=== TASK ===
State the number of lines in these records that include the word "axes", and add nothing to it.

=== SOURCE RECORDS ===

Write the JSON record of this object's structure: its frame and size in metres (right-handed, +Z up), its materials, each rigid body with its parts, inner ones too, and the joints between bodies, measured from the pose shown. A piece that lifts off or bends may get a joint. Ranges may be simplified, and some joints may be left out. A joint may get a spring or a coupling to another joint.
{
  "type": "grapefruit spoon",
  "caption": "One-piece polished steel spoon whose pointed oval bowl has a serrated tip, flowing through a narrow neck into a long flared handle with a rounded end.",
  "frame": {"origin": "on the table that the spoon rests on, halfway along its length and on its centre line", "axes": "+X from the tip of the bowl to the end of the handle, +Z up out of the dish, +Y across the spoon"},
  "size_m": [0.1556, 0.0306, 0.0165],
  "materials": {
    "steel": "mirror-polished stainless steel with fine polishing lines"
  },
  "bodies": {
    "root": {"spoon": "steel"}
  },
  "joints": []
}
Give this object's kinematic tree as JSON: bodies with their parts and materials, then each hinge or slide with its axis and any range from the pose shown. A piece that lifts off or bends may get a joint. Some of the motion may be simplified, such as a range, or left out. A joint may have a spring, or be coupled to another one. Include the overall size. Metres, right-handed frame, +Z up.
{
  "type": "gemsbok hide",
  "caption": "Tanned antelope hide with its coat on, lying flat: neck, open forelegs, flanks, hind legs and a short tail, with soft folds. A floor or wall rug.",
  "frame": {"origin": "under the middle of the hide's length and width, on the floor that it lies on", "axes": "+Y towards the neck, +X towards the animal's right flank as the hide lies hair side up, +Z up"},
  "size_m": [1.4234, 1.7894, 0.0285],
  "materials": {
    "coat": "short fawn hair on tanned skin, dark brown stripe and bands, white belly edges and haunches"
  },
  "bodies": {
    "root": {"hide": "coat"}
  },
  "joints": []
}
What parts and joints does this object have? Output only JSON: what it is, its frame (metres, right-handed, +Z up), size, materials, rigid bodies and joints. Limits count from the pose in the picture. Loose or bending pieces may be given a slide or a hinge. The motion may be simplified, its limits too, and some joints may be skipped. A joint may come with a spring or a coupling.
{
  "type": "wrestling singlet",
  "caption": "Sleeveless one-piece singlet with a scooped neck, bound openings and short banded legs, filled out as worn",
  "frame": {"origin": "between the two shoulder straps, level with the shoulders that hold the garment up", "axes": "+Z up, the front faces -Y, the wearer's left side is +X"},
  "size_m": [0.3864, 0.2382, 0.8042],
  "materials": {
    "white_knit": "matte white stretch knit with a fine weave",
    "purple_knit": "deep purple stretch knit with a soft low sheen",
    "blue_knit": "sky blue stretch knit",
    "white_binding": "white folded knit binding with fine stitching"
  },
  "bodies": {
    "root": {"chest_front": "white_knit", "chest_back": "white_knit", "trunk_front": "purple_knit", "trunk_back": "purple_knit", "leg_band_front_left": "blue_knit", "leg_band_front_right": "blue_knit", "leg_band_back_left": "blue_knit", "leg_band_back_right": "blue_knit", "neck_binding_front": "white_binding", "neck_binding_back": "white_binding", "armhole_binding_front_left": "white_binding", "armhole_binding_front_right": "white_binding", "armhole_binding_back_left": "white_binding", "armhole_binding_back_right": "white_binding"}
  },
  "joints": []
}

* * *

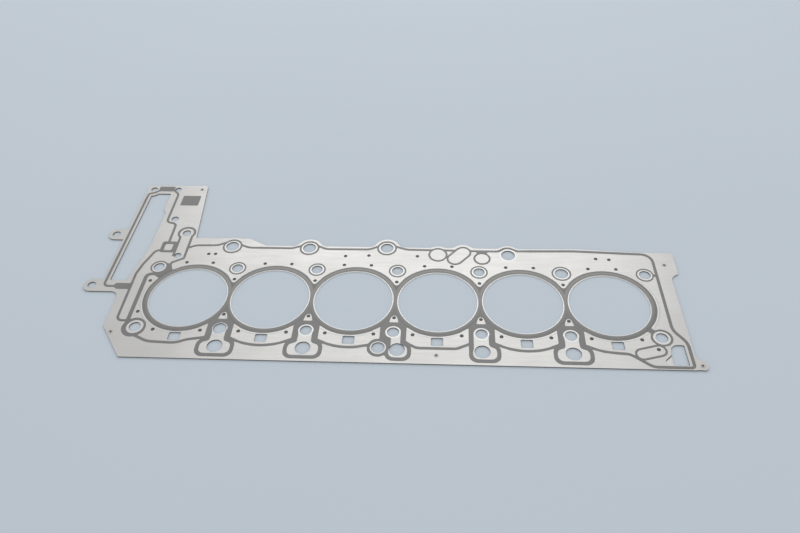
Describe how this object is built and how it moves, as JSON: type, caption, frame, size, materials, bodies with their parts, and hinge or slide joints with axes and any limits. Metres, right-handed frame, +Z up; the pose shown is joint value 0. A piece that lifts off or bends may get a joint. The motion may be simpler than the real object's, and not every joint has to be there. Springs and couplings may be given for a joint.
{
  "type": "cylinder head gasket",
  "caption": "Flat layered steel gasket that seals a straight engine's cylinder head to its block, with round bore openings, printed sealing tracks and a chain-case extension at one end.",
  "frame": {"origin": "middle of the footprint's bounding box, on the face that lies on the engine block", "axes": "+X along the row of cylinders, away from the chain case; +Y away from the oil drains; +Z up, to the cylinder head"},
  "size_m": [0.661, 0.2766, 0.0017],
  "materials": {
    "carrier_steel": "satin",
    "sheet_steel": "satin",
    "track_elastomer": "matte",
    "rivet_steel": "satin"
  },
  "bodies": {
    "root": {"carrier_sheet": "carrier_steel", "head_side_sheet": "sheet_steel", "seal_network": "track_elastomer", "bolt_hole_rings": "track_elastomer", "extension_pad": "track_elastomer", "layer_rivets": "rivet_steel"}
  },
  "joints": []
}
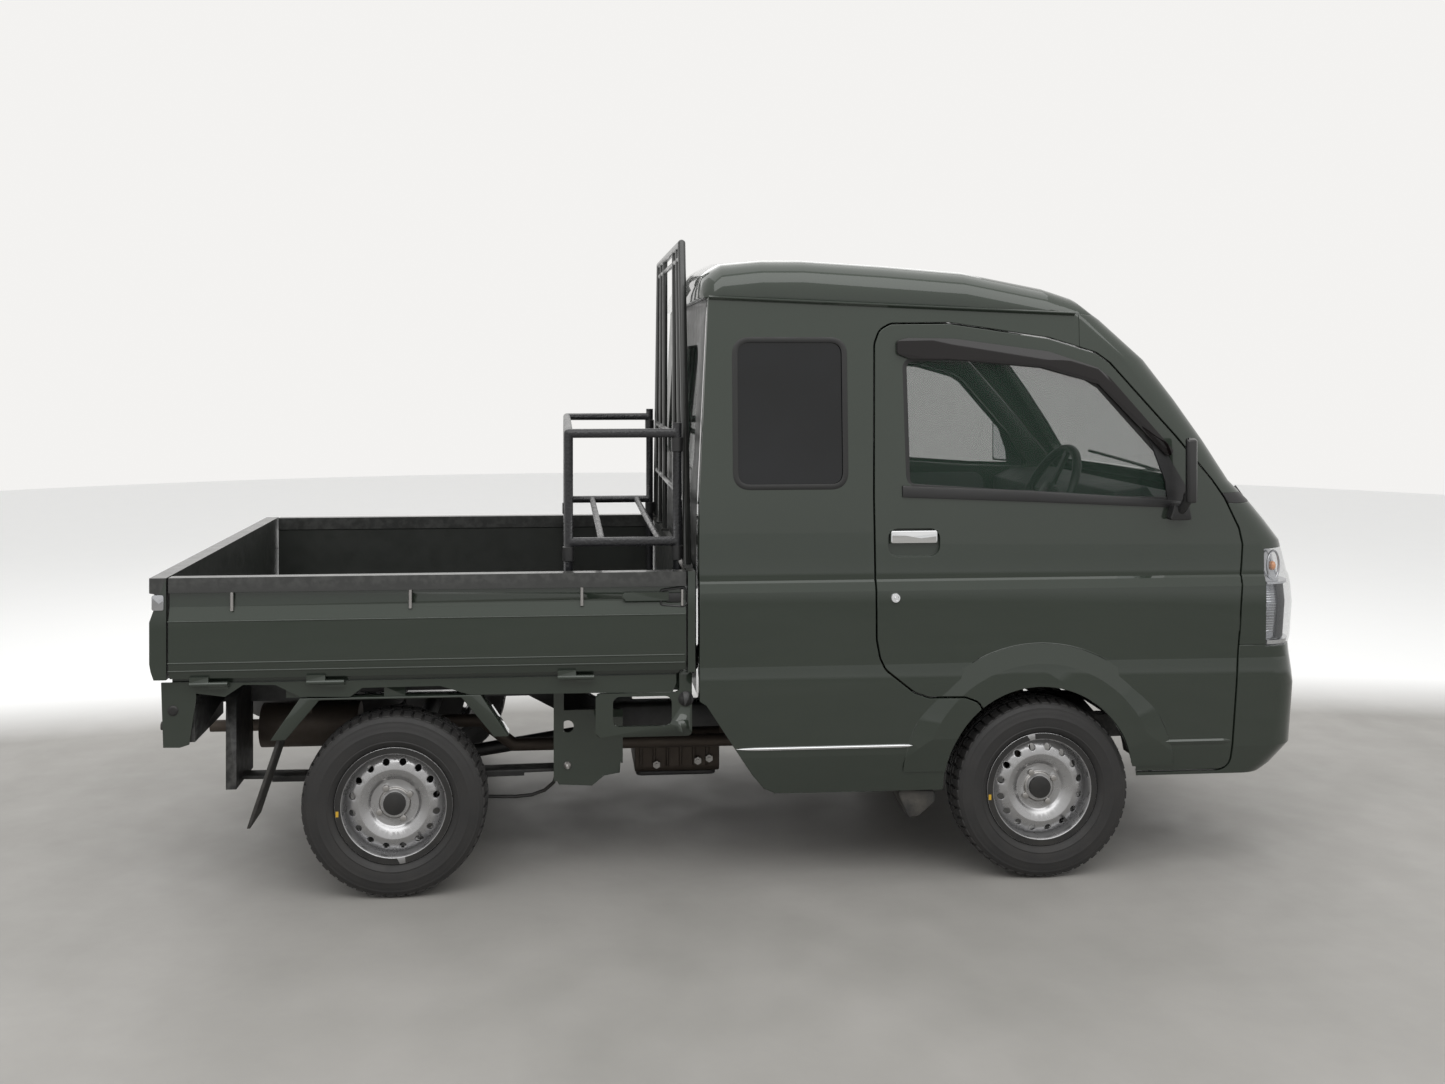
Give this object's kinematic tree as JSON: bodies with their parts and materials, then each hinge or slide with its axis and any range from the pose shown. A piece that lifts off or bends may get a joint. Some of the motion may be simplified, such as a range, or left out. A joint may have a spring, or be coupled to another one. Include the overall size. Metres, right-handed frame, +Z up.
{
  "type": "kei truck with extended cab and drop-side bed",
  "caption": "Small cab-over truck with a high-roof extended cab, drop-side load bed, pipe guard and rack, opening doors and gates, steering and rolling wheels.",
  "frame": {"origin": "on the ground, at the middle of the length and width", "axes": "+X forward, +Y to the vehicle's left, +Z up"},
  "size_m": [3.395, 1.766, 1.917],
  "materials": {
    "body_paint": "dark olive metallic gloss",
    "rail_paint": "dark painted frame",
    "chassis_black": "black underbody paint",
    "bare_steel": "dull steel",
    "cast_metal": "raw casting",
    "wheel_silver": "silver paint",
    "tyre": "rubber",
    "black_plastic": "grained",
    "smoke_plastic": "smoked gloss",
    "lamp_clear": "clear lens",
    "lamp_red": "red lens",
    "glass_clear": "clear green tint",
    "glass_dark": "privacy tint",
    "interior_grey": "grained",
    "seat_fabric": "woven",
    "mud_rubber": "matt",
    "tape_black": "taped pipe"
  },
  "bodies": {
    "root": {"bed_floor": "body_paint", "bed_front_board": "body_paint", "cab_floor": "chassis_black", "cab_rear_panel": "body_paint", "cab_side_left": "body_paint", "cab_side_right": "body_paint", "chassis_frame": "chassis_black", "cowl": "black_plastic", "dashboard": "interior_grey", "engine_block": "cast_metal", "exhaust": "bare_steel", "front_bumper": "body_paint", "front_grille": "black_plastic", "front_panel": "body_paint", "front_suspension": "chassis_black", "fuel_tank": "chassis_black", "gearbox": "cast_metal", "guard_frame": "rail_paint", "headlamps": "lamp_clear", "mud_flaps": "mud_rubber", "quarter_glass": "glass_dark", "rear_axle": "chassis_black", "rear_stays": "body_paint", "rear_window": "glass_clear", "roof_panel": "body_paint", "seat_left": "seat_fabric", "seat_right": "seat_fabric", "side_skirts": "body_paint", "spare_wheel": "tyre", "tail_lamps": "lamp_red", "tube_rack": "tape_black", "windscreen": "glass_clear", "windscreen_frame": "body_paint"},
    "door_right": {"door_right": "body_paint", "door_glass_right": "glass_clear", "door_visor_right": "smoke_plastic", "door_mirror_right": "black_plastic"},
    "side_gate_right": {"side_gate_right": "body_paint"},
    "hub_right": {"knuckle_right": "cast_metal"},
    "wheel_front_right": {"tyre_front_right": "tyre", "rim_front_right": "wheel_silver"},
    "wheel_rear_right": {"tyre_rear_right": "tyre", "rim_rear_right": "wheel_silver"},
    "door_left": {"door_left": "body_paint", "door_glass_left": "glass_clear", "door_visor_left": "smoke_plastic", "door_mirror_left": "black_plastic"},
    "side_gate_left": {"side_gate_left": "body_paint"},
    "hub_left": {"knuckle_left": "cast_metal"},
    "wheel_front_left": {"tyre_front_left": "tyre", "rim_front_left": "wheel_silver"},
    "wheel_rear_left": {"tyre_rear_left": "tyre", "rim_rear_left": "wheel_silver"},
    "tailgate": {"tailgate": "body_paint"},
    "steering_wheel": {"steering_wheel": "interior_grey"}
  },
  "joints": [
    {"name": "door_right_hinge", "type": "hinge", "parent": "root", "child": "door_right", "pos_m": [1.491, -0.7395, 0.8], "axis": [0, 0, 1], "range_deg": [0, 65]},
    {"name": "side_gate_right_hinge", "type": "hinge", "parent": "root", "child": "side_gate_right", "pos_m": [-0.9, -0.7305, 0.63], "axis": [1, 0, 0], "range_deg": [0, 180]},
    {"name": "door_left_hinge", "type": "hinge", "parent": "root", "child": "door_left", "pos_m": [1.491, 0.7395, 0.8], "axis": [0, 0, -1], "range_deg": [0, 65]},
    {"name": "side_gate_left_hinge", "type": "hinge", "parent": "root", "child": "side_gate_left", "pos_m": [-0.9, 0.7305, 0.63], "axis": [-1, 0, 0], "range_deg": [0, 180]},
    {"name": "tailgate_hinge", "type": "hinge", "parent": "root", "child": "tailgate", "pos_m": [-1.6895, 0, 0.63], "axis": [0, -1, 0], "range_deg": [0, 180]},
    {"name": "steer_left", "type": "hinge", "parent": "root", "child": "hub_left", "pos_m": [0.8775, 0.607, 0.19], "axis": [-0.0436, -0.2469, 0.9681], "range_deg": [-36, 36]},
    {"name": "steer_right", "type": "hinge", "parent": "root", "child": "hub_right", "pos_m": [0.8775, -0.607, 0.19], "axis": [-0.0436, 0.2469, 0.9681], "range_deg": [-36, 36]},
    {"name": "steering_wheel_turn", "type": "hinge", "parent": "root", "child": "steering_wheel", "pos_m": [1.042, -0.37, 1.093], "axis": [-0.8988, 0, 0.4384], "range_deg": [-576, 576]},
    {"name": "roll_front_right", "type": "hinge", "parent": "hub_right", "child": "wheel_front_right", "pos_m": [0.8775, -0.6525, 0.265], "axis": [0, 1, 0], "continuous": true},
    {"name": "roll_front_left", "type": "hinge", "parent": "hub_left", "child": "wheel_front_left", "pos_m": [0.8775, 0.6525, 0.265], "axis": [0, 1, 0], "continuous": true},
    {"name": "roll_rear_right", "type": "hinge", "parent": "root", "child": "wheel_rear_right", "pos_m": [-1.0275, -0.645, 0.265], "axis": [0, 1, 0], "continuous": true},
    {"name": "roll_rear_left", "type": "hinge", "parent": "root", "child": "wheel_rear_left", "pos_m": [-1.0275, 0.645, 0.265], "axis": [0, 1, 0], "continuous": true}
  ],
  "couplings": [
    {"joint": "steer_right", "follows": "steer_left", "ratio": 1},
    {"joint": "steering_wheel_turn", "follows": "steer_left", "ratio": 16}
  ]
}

--

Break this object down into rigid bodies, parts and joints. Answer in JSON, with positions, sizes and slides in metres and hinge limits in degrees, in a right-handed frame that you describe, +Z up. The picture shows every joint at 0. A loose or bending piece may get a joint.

=== OUTPUT FOR THIS TASK ===
6